Entries with parts and joints:
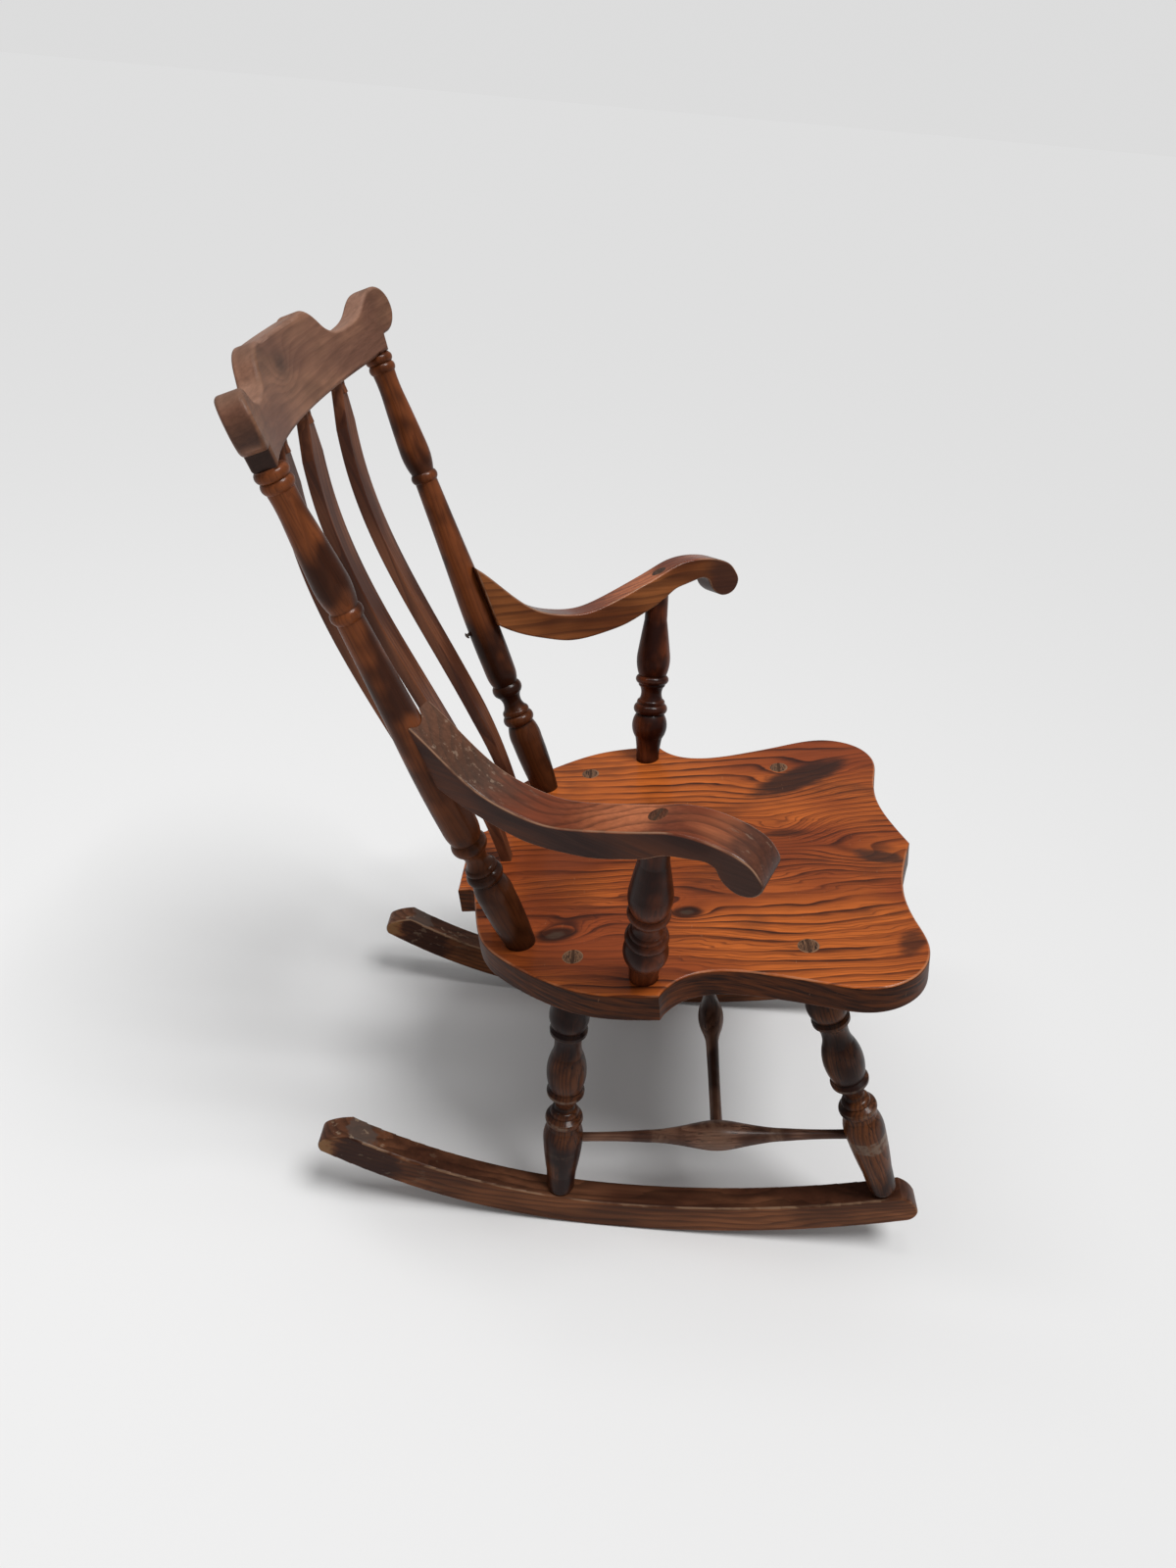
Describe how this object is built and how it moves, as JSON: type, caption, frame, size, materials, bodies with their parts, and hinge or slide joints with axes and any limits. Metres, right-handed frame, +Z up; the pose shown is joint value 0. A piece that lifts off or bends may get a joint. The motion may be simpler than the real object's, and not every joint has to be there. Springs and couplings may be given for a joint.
{
  "type": "rocking chair",
  "caption": "Wooden rocking chair with turned posts and legs, flat bowed back spindles, shaped crest rail, scrolled arms and curved rockers.",
  "frame": {"origin": "on the floor midway between the two places where the rockers touch it at rest", "axes": "+X to the sitter's left, +Y to the rear, +Z up"},
  "size_m": [0.7286, 0.8234, 1.018],
  "materials": {
    "seat_wood": "clear gloss over orange-brown stain, with dark streaks",
    "post_wood": "gloss over dark brown stain, worn on the rings",
    "back_wood": "satin mid brown",
    "arm_wood": "gloss reddish brown, worn dark on top at the rear",
    "rocker_wood": "satin mid brown, worn on the edges",
    "stretcher_wood": "satin dark brown",
    "wedge_wood": "bare end grain under gloss",
    "screw_steel": "dulled steel"
  },
  "bodies": {
    "root": {"seat": "seat_wood", "crest_rail": "back_wood", "right_spindle": "back_wood", "middle_spindle": "back_wood", "left_spindle": "back_wood", "right_back_post": "post_wood", "left_back_post": "post_wood", "right_arm": "arm_wood", "left_arm": "arm_wood", "right_arm_post": "post_wood", "left_arm_post": "post_wood", "right_front_leg": "post_wood", "left_front_leg": "post_wood", "right_rear_leg": "post_wood", "left_rear_leg": "post_wood", "right_rocker": "rocker_wood", "left_rocker": "rocker_wood", "right_side_stretcher": "stretcher_wood", "left_side_stretcher": "stretcher_wood", "cross_stretcher": "stretcher_wood", "right_arm_post_wedge": "wedge_wood", "left_arm_post_wedge": "wedge_wood", "right_front_leg_wedge": "wedge_wood", "left_front_leg_wedge": "wedge_wood", "right_rear_leg_wedge": "wedge_wood", "left_rear_leg_wedge": "wedge_wood", "left_arm_screw": "screw_steel"}
  },
  "joints": []
}
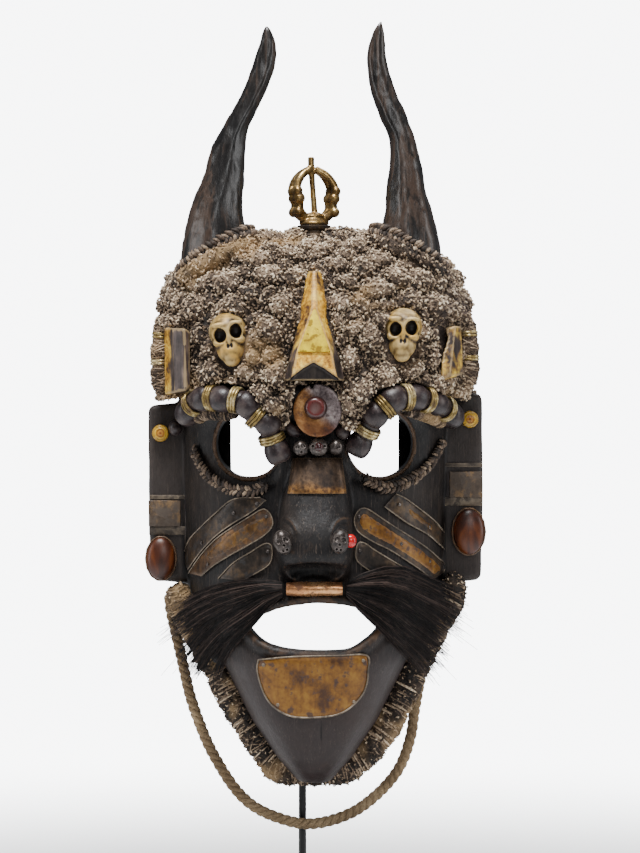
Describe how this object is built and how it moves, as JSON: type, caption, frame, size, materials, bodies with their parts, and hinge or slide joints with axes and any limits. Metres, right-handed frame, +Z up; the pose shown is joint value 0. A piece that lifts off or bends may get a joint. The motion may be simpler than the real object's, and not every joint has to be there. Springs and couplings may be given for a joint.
{
  "type": "dance mask",
  "caption": "Carved wooden horned dance mask with matted hair, bead brows, metal strips, moustache and hanging rope, upright on a rod stand.",
  "frame": {"origin": "centre of the box around the whole object, on the plane its stand rests on", "axes": "+Z up toward the horn tips, +Y from the face to its open back, +X toward the face's own left side, on the right of the front view"},
  "size_m": [0.23, 0.18, 0.6088],
  "materials": {
    "wood": "dark charcoal brown, worn satin patina with fine scratches",
    "horn": "black glossy lacquered wood with grey brown streaks",
    "hair_crust": "matted curly hair stiff with grey brown and cream dust",
    "hair": "straight black hair",
    "brass": "golden ochre, aged, purple brown spots",
    "copper": "copper orange thin sheet, bright on the edges, brown in the hollows",
    "dark_metal": "thin dark brown tarnished sheet with lighter edges",
    "bead": "dark purple brown, satin to glossy",
    "bone": "yellowed carved bone with dark sockets",
    "coral": "dark red coral, polished",
    "amber": "glossy dark amber brown with orange streaks",
    "yellow": "mustard yellow, glossy",
    "silver": "pale grey metal, rubbed",
    "black": "plain black steel, satin",
    "rope": "tan twisted jute, matt"
  },
  "bodies": {
    "root": {"mask_face": "wood", "beard_roll": "hair_crust", "hair_cap": "hair_crust", "bridge_bead_left": "silver", "bridge_bead_left_tube": "bead", "bridge_bead_middle": "silver", "bridge_bead_right": "silver", "bridge_bead_right_end": "bead", "brow_beads_left": "bead", "brow_beads_right": "bead", "brown_bead_left": "bead", "brown_bead_right": "bead", "chin_plate": "brass", "crest_inlay": "brass", "crest_wedge": "copper", "ear_bead_left": "yellow", "ear_bead_right": "yellow", "ear_bezel_left": "dark_metal", "ear_bezel_right": "dark_metal", "ear_stone_left": "amber", "ear_stone_right": "amber", "ear_strap_left": "dark_metal", "ear_strap_right": "dark_metal", "eye_braid_left": "hair_crust", "eye_braid_right": "hair_crust", "horn_braid_left": "hair_crust", "horn_braid_right": "hair_crust", "horn_left": "horn", "horn_right": "horn", "moustache_bar": "copper", "moustache_left": "hair", "moustache_right": "hair", "nose_plate": "copper", "nostril_bead_left": "silver", "nostril_bead_right": "silver", "nostril_coral": "coral", "rope": "rope", "skull_left": "bone", "skull_right": "bone", "stand_base": "black", "stand_rod": "black", "strip_lower_left": "dark_metal", "strip_lower_right": "dark_metal", "strip_middle_left": "copper", "strip_middle_right": "brass", "strip_upper_left": "dark_metal", "strip_upper_right": "dark_metal", "temple_roll_left": "hair_crust", "temple_roll_right": "hair_crust", "temple_wedge_left": "copper", "temple_wedge_right": "copper", "third_eye_disc": "copper", "third_eye_stud": "coral", "vajra": "brass", "vajra_collar": "dark_metal"}
  },
  "joints": []
}
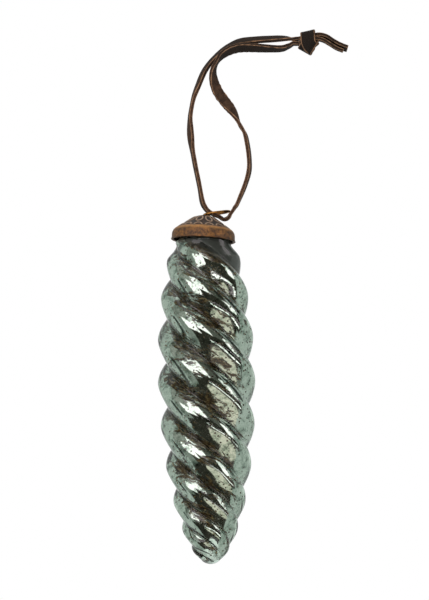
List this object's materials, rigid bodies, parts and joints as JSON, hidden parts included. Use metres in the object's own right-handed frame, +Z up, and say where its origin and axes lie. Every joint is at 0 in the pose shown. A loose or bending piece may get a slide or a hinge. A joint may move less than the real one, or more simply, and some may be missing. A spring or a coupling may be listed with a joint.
{
  "type": "icicle ornament",
  "caption": "Hollow glass icicle with twisted lobes and a silvered inside, under a stamped metal cap with a wire loop and a knotted flat leather lace to hang it by",
  "frame": {"origin": "On the glass's own axis, level with the top of the cap, where the wire loop stands out of the cap.", "axes": "+Z up along the glass's axis, with the tip at -Z. +X to the right as the front is seen, towards the knot. -Y is the front."},
  "size_m": [0.0896, 0.0436, 0.2406],
  "materials": {
    "silvered_glass": "clear pale green glass, silvered on the inside, with aged dark spots and bare patches in the silver",
    "cap_brass": "thin pressed brass, dulled brown, with darker stains and a few orange ones",
    "wire_brass": "drawn brass wire, lightly tarnished",
    "leather": "dark brown flat leather lace with paler raw cut edges"
  },
  "bodies": {
    "root": {"glass_body": "silvered_glass", "cap": "cap_brass", "wire_loop": "wire_brass", "leather_thong": "leather", "leather_knot": "leather"}
  },
  "joints": []
}
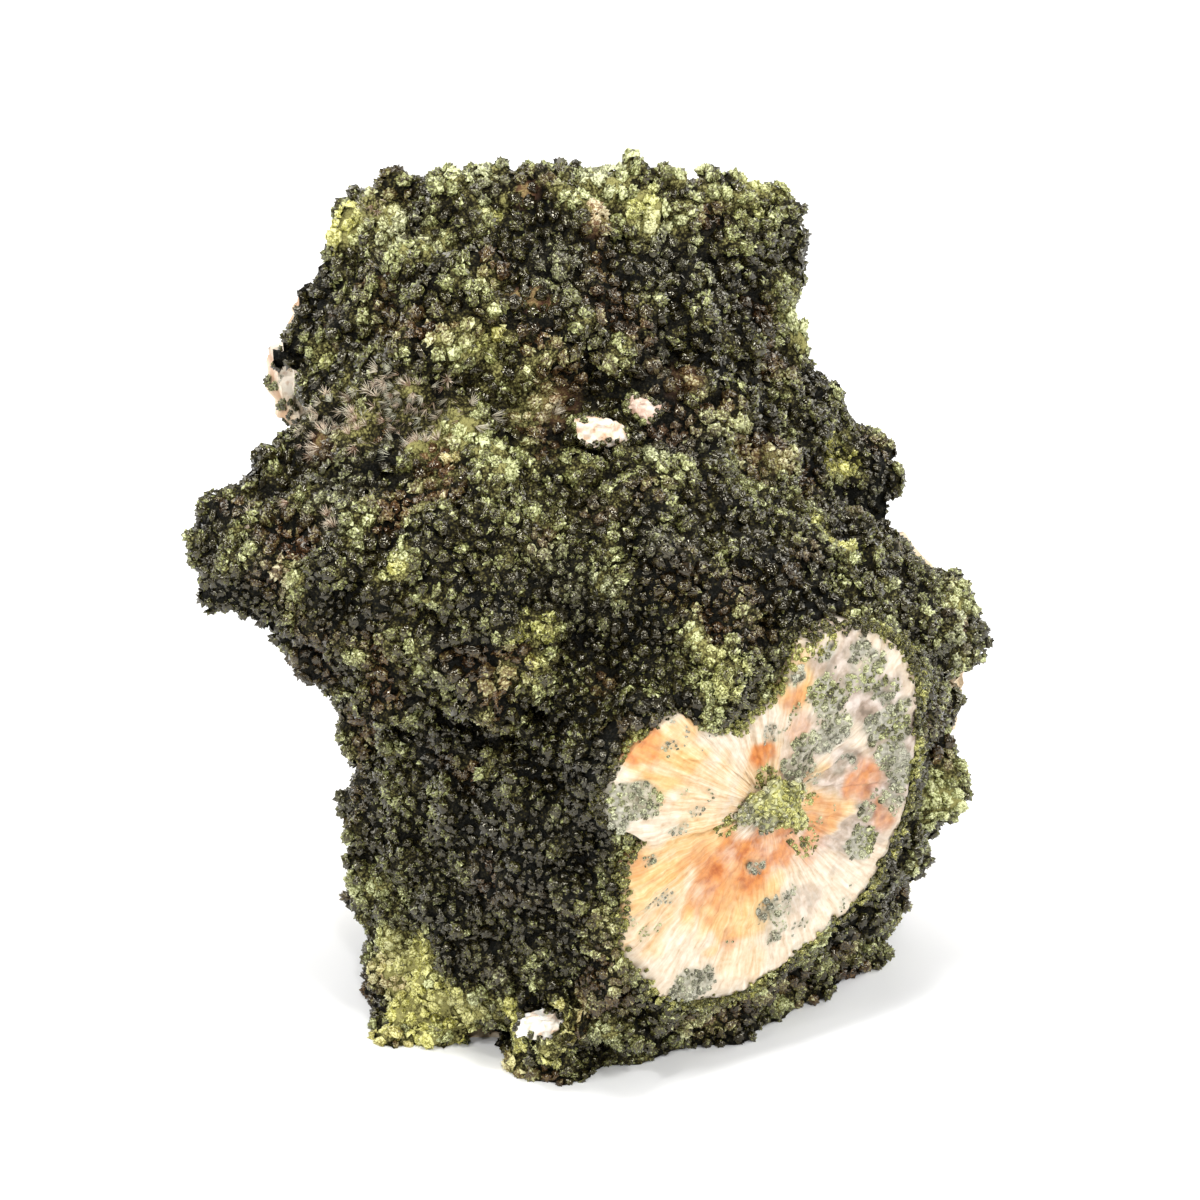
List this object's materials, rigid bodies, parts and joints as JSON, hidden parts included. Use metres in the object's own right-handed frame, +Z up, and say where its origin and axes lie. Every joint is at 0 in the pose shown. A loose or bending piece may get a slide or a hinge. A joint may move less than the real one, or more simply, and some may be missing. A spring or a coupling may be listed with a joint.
{
  "type": "epidote crystal cluster",
  "caption": "Standing cluster of dark green knobbly epidote crystals grown on pale broken rock, with a broken fan of pale fibres set in its lower right side.",
  "frame": {"origin": "on the flat underside, near its middle", "axes": "+Z up, from the underside to the top of the upper block; the pictured face with the fan looks towards -Y"},
  "size_m": [0.0773, 0.0611, 0.0828],
  "materials": {
    "epidote": "glassy small crystals, dark bottle green to yellow green",
    "matrix": "rough broken rock, pale cream",
    "fan": "silky broken fibres, cream with rust stains",
    "tuft": "small olive green crystals",
    "chip": "pale broken crystal"
  },
  "bodies": {
    "root": {"epidote_mass": "epidote", "rock_matrix": "matrix", "fibrous_fan": "fan", "fan_tuft": "tuft", "saddle_chip": "chip", "pink_chip": "chip", "foot_chip": "chip"}
  },
  "joints": []
}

Required task:
Reproduce all the entries that precede this task, word for word, minus any pictures.

Answer to the problem:
Describe how this object is built and how it moves, as JSON: type, caption, frame, size, materials, bodies with their parts, and hinge or slide joints with axes and any limits. Metres, right-handed frame, +Z up; the pose shown is joint value 0. A piece that lifts off or bends may get a joint. The motion may be simpler than the real object's, and not every joint has to be there. Springs and couplings may be given for a joint.
{
  "type": "rocking chair",
  "caption": "Wooden rocking chair with turned posts and legs, flat bowed back spindles, shaped crest rail, scrolled arms and curved rockers.",
  "frame": {"origin": "on the floor midway between the two places where the rockers touch it at rest", "axes": "+X to the sitter's left, +Y to the rear, +Z up"},
  "size_m": [0.7286, 0.8234, 1.018],
  "materials": {
    "seat_wood": "clear gloss over orange-brown stain, with dark streaks",
    "post_wood": "gloss over dark brown stain, worn on the rings",
    "back_wood": "satin mid brown",
    "arm_wood": "gloss reddish brown, worn dark on top at the rear",
    "rocker_wood": "satin mid brown, worn on the edges",
    "stretcher_wood": "satin dark brown",
    "wedge_wood": "bare end grain under gloss",
    "screw_steel": "dulled steel"
  },
  "bodies": {
    "root": {"seat": "seat_wood", "crest_rail": "back_wood", "right_spindle": "back_wood", "middle_spindle": "back_wood", "left_spindle": "back_wood", "right_back_post": "post_wood", "left_back_post": "post_wood", "right_arm": "arm_wood", "left_arm": "arm_wood", "right_arm_post": "post_wood", "left_arm_post": "post_wood", "right_front_leg": "post_wood", "left_front_leg": "post_wood", "right_rear_leg": "post_wood", "left_rear_leg": "post_wood", "right_rocker": "rocker_wood", "left_rocker": "rocker_wood", "right_side_stretcher": "stretcher_wood", "left_side_stretcher": "stretcher_wood", "cross_stretcher": "stretcher_wood", "right_arm_post_wedge": "wedge_wood", "left_arm_post_wedge": "wedge_wood", "right_front_leg_wedge": "wedge_wood", "left_front_leg_wedge": "wedge_wood", "right_rear_leg_wedge": "wedge_wood", "left_rear_leg_wedge": "wedge_wood", "left_arm_screw": "screw_steel"}
  },
  "joints": []
}
Describe how this object is built and how it moves, as JSON: type, caption, frame, size, materials, bodies with their parts, and hinge or slide joints with axes and any limits. Metres, right-handed frame, +Z up; the pose shown is joint value 0. A piece that lifts off or bends may get a joint. The motion may be simpler than the real object's, and not every joint has to be there. Springs and couplings may be given for a joint.
{
  "type": "dance mask",
  "caption": "Carved wooden horned dance mask with matted hair, bead brows, metal strips, moustache and hanging rope, upright on a rod stand.",
  "frame": {"origin": "centre of the box around the whole object, on the plane its stand rests on", "axes": "+Z up toward the horn tips, +Y from the face to its open back, +X toward the face's own left side, on the right of the front view"},
  "size_m": [0.23, 0.18, 0.6088],
  "materials": {
    "wood": "dark charcoal brown, worn satin patina with fine scratches",
    "horn": "black glossy lacquered wood with grey brown streaks",
    "hair_crust": "matted curly hair stiff with grey brown and cream dust",
    "hair": "straight black hair",
    "brass": "golden ochre, aged, purple brown spots",
    "copper": "copper orange thin sheet, bright on the edges, brown in the hollows",
    "dark_metal": "thin dark brown tarnished sheet with lighter edges",
    "bead": "dark purple brown, satin to glossy",
    "bone": "yellowed carved bone with dark sockets",
    "coral": "dark red coral, polished",
    "amber": "glossy dark amber brown with orange streaks",
    "yellow": "mustard yellow, glossy",
    "silver": "pale grey metal, rubbed",
    "black": "plain black steel, satin",
    "rope": "tan twisted jute, matt"
  },
  "bodies": {
    "root": {"mask_face": "wood", "beard_roll": "hair_crust", "hair_cap": "hair_crust", "bridge_bead_left": "silver", "bridge_bead_left_tube": "bead", "bridge_bead_middle": "silver", "bridge_bead_right": "silver", "bridge_bead_right_end": "bead", "brow_beads_left": "bead", "brow_beads_right": "bead", "brown_bead_left": "bead", "brown_bead_right": "bead", "chin_plate": "brass", "crest_inlay": "brass", "crest_wedge": "copper", "ear_bead_left": "yellow", "ear_bead_right": "yellow", "ear_bezel_left": "dark_metal", "ear_bezel_right": "dark_metal", "ear_stone_left": "amber", "ear_stone_right": "amber", "ear_strap_left": "dark_metal", "ear_strap_right": "dark_metal", "eye_braid_left": "hair_crust", "eye_braid_right": "hair_crust", "horn_braid_left": "hair_crust", "horn_braid_right": "hair_crust", "horn_left": "horn", "horn_right": "horn", "moustache_bar": "copper", "moustache_left": "hair", "moustache_right": "hair", "nose_plate": "copper", "nostril_bead_left": "silver", "nostril_bead_right": "silver", "nostril_coral": "coral", "rope": "rope", "skull_left": "bone", "skull_right": "bone", "stand_base": "black", "stand_rod": "black", "strip_lower_left": "dark_metal", "strip_lower_right": "dark_metal", "strip_middle_left": "copper", "strip_middle_right": "brass", "strip_upper_left": "dark_metal", "strip_upper_right": "dark_metal", "temple_roll_left": "hair_crust", "temple_roll_right": "hair_crust", "temple_wedge_left": "copper", "temple_wedge_right": "copper", "third_eye_disc": "copper", "third_eye_stud": "coral", "vajra": "brass", "vajra_collar": "dark_metal"}
  },
  "joints": []
}
List this object's materials, rigid bodies, parts and joints as JSON, hidden parts included. Use metres in the object's own right-handed frame, +Z up, and say where its origin and axes lie. Every joint is at 0 in the pose shown. A loose or bending piece may get a slide or a hinge. A joint may move less than the real one, or more simply, and some may be missing. A spring or a coupling may be listed with a joint.
{
  "type": "icicle ornament",
  "caption": "Hollow glass icicle with twisted lobes and a silvered inside, under a stamped metal cap with a wire loop and a knotted flat leather lace to hang it by",
  "frame": {"origin": "On the glass's own axis, level with the top of the cap, where the wire loop stands out of the cap.", "axes": "+Z up along the glass's axis, with the tip at -Z. +X to the right as the front is seen, towards the knot. -Y is the front."},
  "size_m": [0.0896, 0.0436, 0.2406],
  "materials": {
    "silvered_glass": "clear pale green glass, silvered on the inside, with aged dark spots and bare patches in the silver",
    "cap_brass": "thin pressed brass, dulled brown, with darker stains and a few orange ones",
    "wire_brass": "drawn brass wire, lightly tarnished",
    "leather": "dark brown flat leather lace with paler raw cut edges"
  },
  "bodies": {
    "root": {"glass_body": "silvered_glass", "cap": "cap_brass", "wire_loop": "wire_brass", "leather_thong": "leather", "leather_knot": "leather"}
  },
  "joints": []
}
List this object's materials, rigid bodies, parts and joints as JSON, hidden parts included. Use metres in the object's own right-handed frame, +Z up, and say where its origin and axes lie. Every joint is at 0 in the pose shown. A loose or bending piece may get a slide or a hinge. A joint may move less than the real one, or more simply, and some may be missing. A spring or a coupling may be listed with a joint.
{
  "type": "epidote crystal cluster",
  "caption": "Standing cluster of dark green knobbly epidote crystals grown on pale broken rock, with a broken fan of pale fibres set in its lower right side.",
  "frame": {"origin": "on the flat underside, near its middle", "axes": "+Z up, from the underside to the top of the upper block; the pictured face with the fan looks towards -Y"},
  "size_m": [0.0773, 0.0611, 0.0828],
  "materials": {
    "epidote": "glassy small crystals, dark bottle green to yellow green",
    "matrix": "rough broken rock, pale cream",
    "fan": "silky broken fibres, cream with rust stains",
    "tuft": "small olive green crystals",
    "chip": "pale broken crystal"
  },
  "bodies": {
    "root": {"epidote_mass": "epidote", "rock_matrix": "matrix", "fibrous_fan": "fan", "fan_tuft": "tuft", "saddle_chip": "chip", "pink_chip": "chip", "foot_chip": "chip"}
  },
  "joints": []
}